● Work to be completed
Extract every line that includes the string "Blender".

-*-

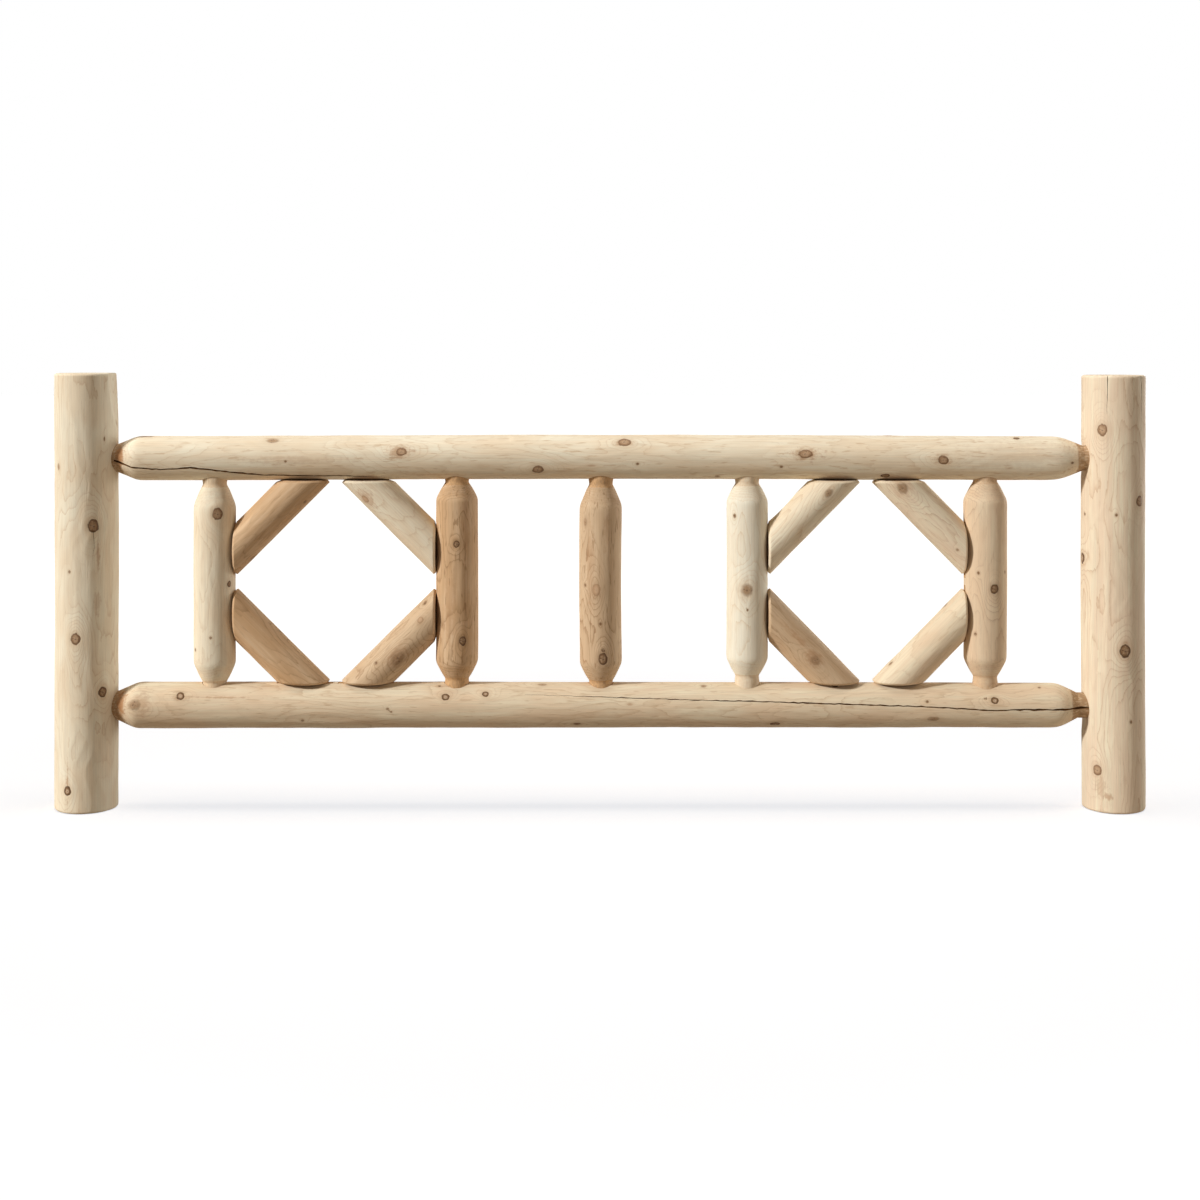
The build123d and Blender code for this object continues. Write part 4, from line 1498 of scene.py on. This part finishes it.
class LOGBED_OT_braces(bpy.types.Operator):
    """Make the eight mitred braces of the two diamonds"""

    bl_idname = "log_bed.braces"
    bl_label = "Make Braces"

    def execute(self, context):
        prepare_wood()
        joinery, surface = settings("joinery"), settings("surface")
        for brace in all_braces():
            along = (brace.rail_end - brace.spindle_end).normalized()
            low_slope = -along.z / along.x
            log = Log(brace.name, brace.spindle_end, brace.rail_end, joinery.brace,
                      low_slope=low_slope, high_slope=along.x / along.z,
                      tip_side=math.copysign(1, -low_slope), ease=surface.brace_ease,
                      blunt=surface.brace_blunt, crispness=surface.brace_crispness)
            make_log(log, surface.log_sides, surface.ring_gap)
        return {"FINISHED"}


class LOGBED_OT_fasteners(bpy.types.Operator):
    """Give the screws, washers and inserts their plated finish"""

    bl_idname = "log_bed.fasteners"
    bl_label = "Finish Fasteners"

    def execute(self, context):
        zinc = zinc_plate()
        for node in FASTENERS:
            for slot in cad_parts[node].material_slots:
                slot.material = zinc
        return {"FINISHED"}


# ------------------------------------------------------------------------------- the studio
def seen_share(net):
    """1 for rays that show the surroundings to the camera, in metal or through glass."""
    path = net.add("ShaderNodeLightPath")
    share = net.math("MAXIMUM", path["Is Camera Ray"], path["Is Glossy Ray"])
    return net.math("MAXIMUM", share, path["Is Transmission Ray"])


AIM = Vector((0.0, 0.0, 0.45))       # the lamps face the middle of the bed end
OVERHEAD = "top"
LAMPS = {                            # width, height and place
    OVERHEAD: (3.0, 2.2, (0.0, -0.2, 6.0)),
    "key": (1.8, 1.8, (-14.4, -7.0, 8.6)),
    "rim": (2.4, 2.0, (3.6, 2.2, 1.2)),
    "fill": (1.6, 1.6, (3.6, -2.6, 1.0)),
}


def area_lamp(name, watts, width, height, place):
    """A soft lamp that faces the bed end."""
    light = bpy.data.lights.new(name, "AREA")
    light.shape = "RECTANGLE"
    light.size = width
    light.size_y = height
    light.energy = watts
    lamp = bpy.data.objects.new(name, light)
    lamp.location = place
    lamp.rotation_euler = (AIM - Vector(place)).to_track_quat("-Z", "Y").to_euler()
    bpy.context.scene.collection.objects.link(lamp)
    return lamp


class LOGBED_OT_studio(bpy.types.Operator):
    """Set the camera, the lamps, the white world and the pale floor"""

    bl_idname = "log_bed.studio"
    bl_label = "Set Studio"

    def execute(self, context):
        studio = settings("studio")
        self.camera(context.scene, studio)
        lamps = {name: area_lamp(f"{name}_lamp", getattr(studio, name), *shape)
                 for name, shape in LAMPS.items()}
        self.spare(self.floor(), [lamps[name] for name in lamps if name != OVERHEAD])
        self.world(context.scene, studio)
        context.scene.view_settings.view_transform = "Standard"
        return {"FINISHED"}

    @staticmethod
    def camera(scene, studio):
        """A level camera, shifted down to frame the bed end."""
        data = bpy.data.cameras.new("camera")
        data.sensor_width = 36.0
        data.lens = data.sensor_width * studio.eye_distance / studio.view_width
        data.shift_y = (studio.view_middle - studio.eye_height) / studio.view_width
        camera = bpy.data.objects.new("camera", data)
        camera.location = (0, -studio.eye_distance, studio.eye_height)
        camera.rotation_euler = (math.radians(90), 0, 0)
        scene.collection.objects.link(camera)
        scene.camera = camera

    @staticmethod
    def floor():
        """A pale floor whose own light keeps it white to the camera."""
        reach = 30.0
        mesh = bpy.data.meshes.new("floor")
        mesh.from_pydata([(-reach, -reach, 0), (reach, -reach, 0), (reach, reach, 0),
                          (-reach, reach, 0)], [], [(0, 1, 2, 3)])
        floor = new_piece("floor", mesh)
        material, net, at = new_material("studio floor")
        mottle = net.noise(at, (3.0, 3.0, 3.0), detail=2.0)
        colours = settings("colours")
        shade = net.tint(colours.floor, [0.97 * value for value in colours.floor], mottle)
        lit = net.add("ShaderNodeBsdfDiffuse", {"Color": shade})
        away = net.add("ShaderNodeVectorMath", {0: at}, output=1, operation="LENGTH")
        far = net.rise(away, 1.3, 2.6)       # plain white beyond the shadow of the bed end
        glow = net.add("ShaderNodeEmission", {
            "Color": net.tint(colours.floor_glow, WHITE, far),
            "Strength": seen_share(net)})
        both = net.add("ShaderNodeAddShader", {0: lit, 1: glow})
        net.add("ShaderNodeOutputMaterial", {"Surface": both})
        mesh.materials.append(material)
        return floor

    @staticmethod
    def spare(floor, lamps):
        """Keeps lamps off the floor, so that only the lamp overhead casts a shadow on it."""
        spared = bpy.data.collections.new("floor without side light")
        spared.objects.link(floor)
        for lamp in lamps:
            lamp.light_linking.receiver_collection = spared
        spared.collection_objects[0].light_linking.link_state = "EXCLUDE"

    @staticmethod
    def world(scene, studio):
        """A world that is white to the camera and lights the bed end weakly and warmly."""
        scene.world = bpy.data.worlds.new("white world")
        scene.world.use_nodes = True
        scene.world.node_tree.nodes.clear()
        net = Net(scene.world.node_tree)
        seen = seen_share(net)
        light = net.add("ShaderNodeBackground", {
            "Color": net.tint(settings("colours").sky, WHITE, seen),
            "Strength": studio.sky + seen * (1.0 - studio.sky)})
        net.add("ShaderNodeOutputWorld", {"Surface": light})


class LOGBED_PT_panel(bpy.types.Panel):
    """The steps that build the bed end, in order"""

    bl_idname = "LOGBED_PT_panel"
    bl_label = "Log Bed End"
    bl_space_type = "VIEW_3D"
    bl_region_type = "UI"
    bl_category = "Log Bed"

    def draw(self, context):
        for step in STEPS:
            self.layout.operator(step)
        for part in PARTS_OF_SETTINGS:
            group = settings(part)
            box = self.layout.box()
            box.label(text=part.capitalize())
            for name in group.__annotations__:
                box.prop(group, name)


STEPS = ("log_bed.studio", "log_bed.posts", "log_bed.rails", "log_bed.spindles",
         "log_bed.braces", "log_bed.fasteners")
PARTS_OF_SETTINGS = {
    "joinery": LogBedJoinery,
    "surface": LogBedSurface,
    "colours": LogBedColours,
    "studio": LogBedStudio,
}
CLASSES = (
    *PARTS_OF_SETTINGS.values(),
    LOGBED_OT_studio,
    LOGBED_OT_posts,
    LOGBED_OT_rails,
    LOGBED_OT_spindles,
    LOGBED_OT_braces,
    LOGBED_OT_fasteners,
    LOGBED_PT_panel,
)


def register():
    """Adds the classes to Blender, and the settings to its scenes."""
    for cls in CLASSES:
        bpy.utils.register_class(cls)
    for part, cls in PARTS_OF_SETTINGS.items():
        setattr(bpy.types.Scene, f"log_bed_{part}", PointerProperty(type=cls))


def unregister():
    """Takes them away again."""
    for part in PARTS_OF_SETTINGS:
        delattr(bpy.types.Scene, f"log_bed_{part}")
    for cls in reversed(CLASSES):
        bpy.utils.unregister_class(cls)


def main():
    """Builds the whole bed end in order."""
    register()
    bpy.ops.log_bed.studio()
    bpy.ops.log_bed.posts()
    bpy.ops.log_bed.rails()
    bpy.ops.log_bed.spindles()
    bpy.ops.log_bed.braces()
    bpy.ops.log_bed.fasteners()
    scrap(bpy.data.objects["fastener_bores"])


if __name__ == "__main__":
    main()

-*-

● Task solution
The build123d and Blender code for this object continues. Write part 4, from line 1498 of scene.py on. This part finishes it.
    """Adds the classes to Blender, and the settings to its scenes."""